La sculpture arménienne est, malgré ces exceptions, trop pauvre pour qu’on en puisse dégager des tendances.


La peinture

Elle a montré plus d’originalité. La peinture monumentale était assez répandue au viie s., mais il n’en reste plus que des traces insignifiantes, sauf à Lmbatavank. Ultérieurement, la peinture, peu en honneur, subit des influences extérieures : au xe s., franque (Tatèv, 910) et arabe (Aktamar, 921) ; au xiiie s., byzantine, par le truchement des Géorgiens ; (Saint-Grégoire de Tigrane Honents) ; au xviie s., ; occidentale, par les Perses (Nouvelle Djoulfa, Varagavank).

L’art de la miniature, par contre, a laissé de nombreux monuments d’une originalité indiscutable.

Au viie s., l’évangéliaire d’Etchmiadzine s’écarte déjà des modèles syriens. En dépit de quelques œuvres marquantes (évangéliaire de la reine Mlké), la période allant du xe au xiie s. fut peu productive. L’âge d’or de la miniature va du xiiie au xve s. Elle prospéra surtout en Cilicie, avec Toros Roslin, Sargis Pidzak, chez lesquels l’influence franque n’exclut pas l’originalité.
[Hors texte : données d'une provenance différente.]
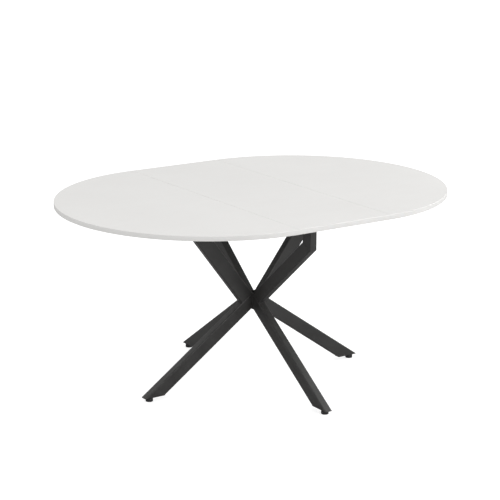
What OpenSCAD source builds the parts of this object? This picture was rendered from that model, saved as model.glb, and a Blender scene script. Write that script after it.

Elle fleurit également en Grande Arménie (malgré les Mongols et les Turcomans), dans les monastères de Gladzor et du Vaspourakan, où se constituèrent de véritables écoles.

Si la peinture arménienne a pu exercer une influence sur l’art musulman contemporain, il paraît exclu qu’elle ait eu un retentissement sur la peinture byzantine, notamment en Cappadoce.


La musique

Elle a été de tout temps un mode d’expression cher aux Arméniens, en corollaire, semble-t-il, de leur goût de la poésie. Elle s’est développée dans les milieux populaires et surtout paysans par l’intermédiaire de chanteurs ambulants d’une part, et d’autre part dans les monastères, dont certains s’étaient, dès le xiiie s., spécialisés dans l’art musical (Sghmosavank, Varagavank). Cette double tendance folklorique et religieuse s’est prolongée jusqu’à nos jours. Au xviie s., une certaine influence grecque et turque s’est fait sentir, mais des artistes comme Baba Hampartsoum (xviiie s.) et Komitas (xxe s.) surent préserver son originalité.